Entries with model source code
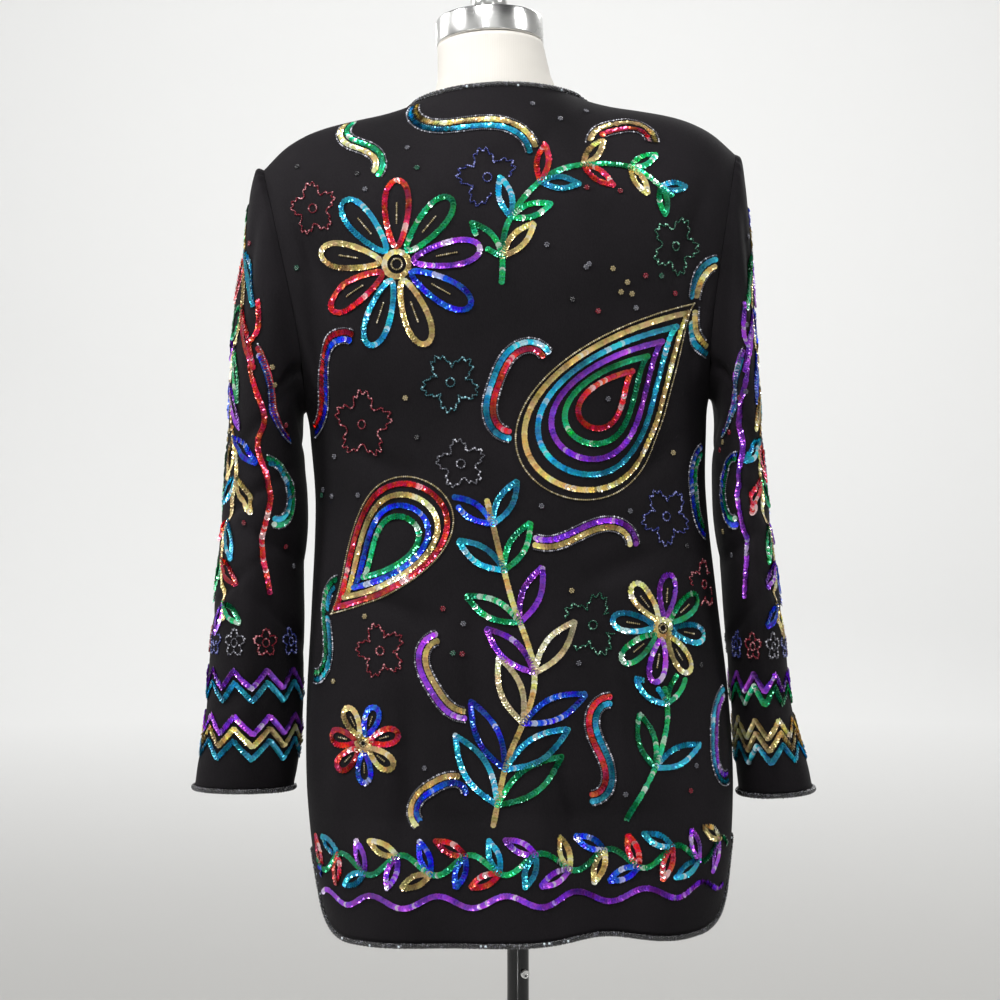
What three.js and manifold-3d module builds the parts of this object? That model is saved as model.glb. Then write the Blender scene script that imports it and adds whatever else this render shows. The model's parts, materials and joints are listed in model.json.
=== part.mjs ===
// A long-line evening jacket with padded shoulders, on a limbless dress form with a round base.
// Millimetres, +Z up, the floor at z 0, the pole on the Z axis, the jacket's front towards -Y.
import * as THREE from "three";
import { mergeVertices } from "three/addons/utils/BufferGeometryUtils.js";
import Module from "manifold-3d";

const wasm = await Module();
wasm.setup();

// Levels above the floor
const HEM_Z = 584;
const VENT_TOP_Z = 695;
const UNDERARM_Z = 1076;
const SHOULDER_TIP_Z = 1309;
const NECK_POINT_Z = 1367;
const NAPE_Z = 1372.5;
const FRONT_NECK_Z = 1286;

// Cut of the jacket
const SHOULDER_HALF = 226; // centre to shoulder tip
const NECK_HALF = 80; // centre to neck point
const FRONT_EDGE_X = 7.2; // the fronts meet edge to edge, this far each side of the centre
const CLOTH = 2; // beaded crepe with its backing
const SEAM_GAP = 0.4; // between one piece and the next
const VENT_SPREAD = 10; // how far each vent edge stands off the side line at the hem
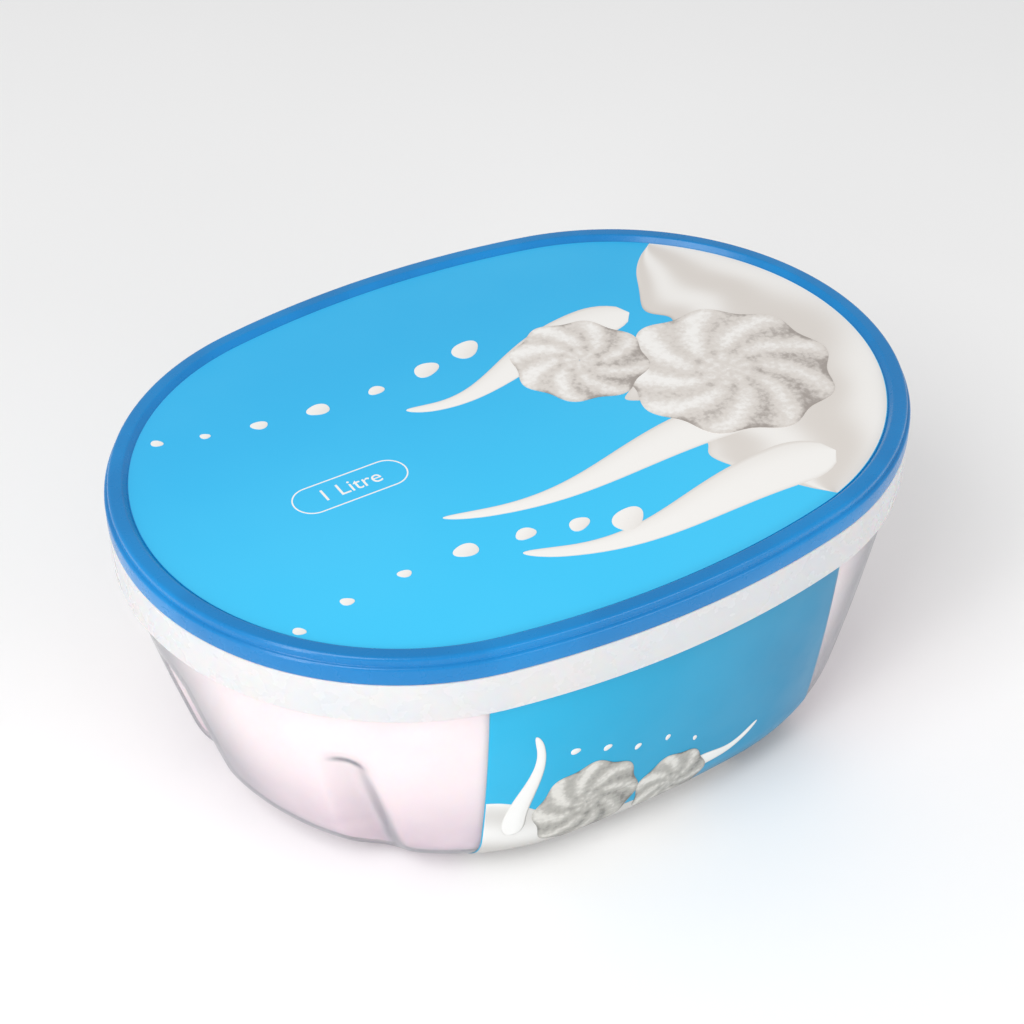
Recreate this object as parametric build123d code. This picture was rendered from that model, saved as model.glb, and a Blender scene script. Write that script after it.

Short problem: Quote the data above in full, changing nothing.

Answer for this exercise:
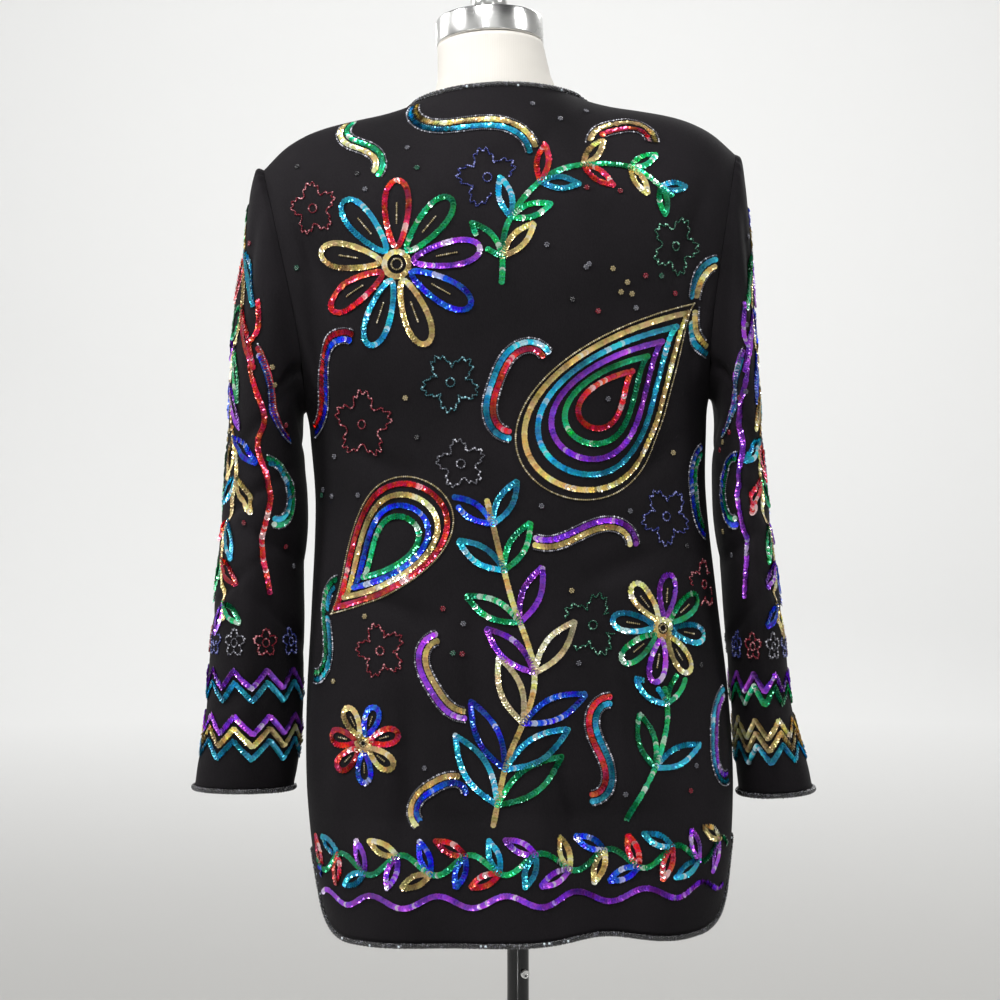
What three.js and manifold-3d module builds the parts of this object? That model is saved as model.glb. Then write the Blender scene script that imports it and adds whatever else this render shows. The model's parts, materials and joints are listed in model.json.
=== part.mjs ===
// A long-line evening jacket with padded shoulders, on a limbless dress form with a round base.
// Millimetres, +Z up, the floor at z 0, the pole on the Z axis, the jacket's front towards -Y.
import * as THREE from "three";
import { mergeVertices } from "three/addons/utils/BufferGeometryUtils.js";
import Module from "manifold-3d";

const wasm = await Module();
wasm.setup();

// Levels above the floor
const HEM_Z = 584;
const VENT_TOP_Z = 695;
const UNDERARM_Z = 1076;
const SHOULDER_TIP_Z = 1309;
const NECK_POINT_Z = 1367;
const NAPE_Z = 1372.5;
const FRONT_NECK_Z = 1286;

// Cut of the jacket
const SHOULDER_HALF = 226; // centre to shoulder tip
const NECK_HALF = 80; // centre to neck point
const FRONT_EDGE_X = 7.2; // the fronts meet edge to edge, this far each side of the centre
const CLOTH = 2; // beaded crepe with its backing
const SEAM_GAP = 0.4; // between one piece and the next
const VENT_SPREAD = 10; // how far each vent edge stands off the side line at the hem
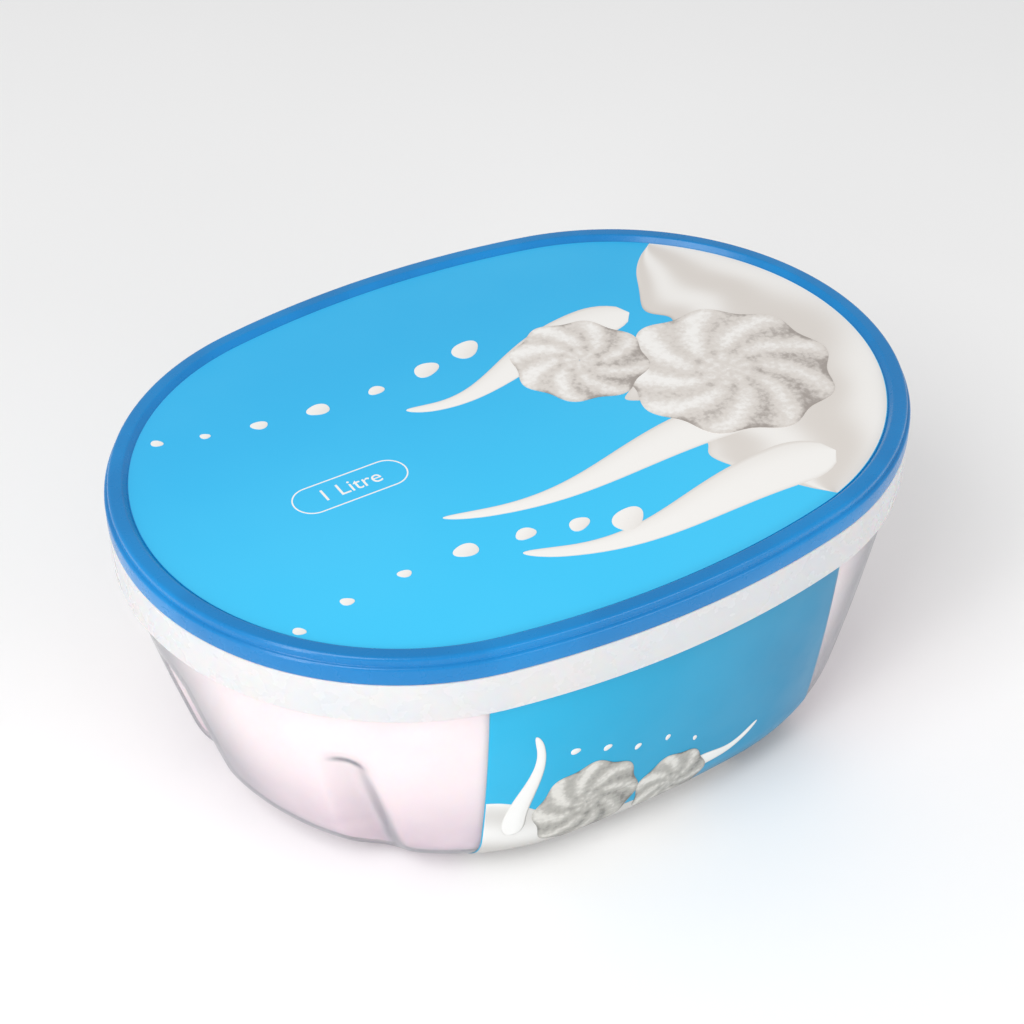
Recreate this object as parametric build123d code. This picture was rendered from that model, saved as model.glb, and a Blender scene script. Write that script after it.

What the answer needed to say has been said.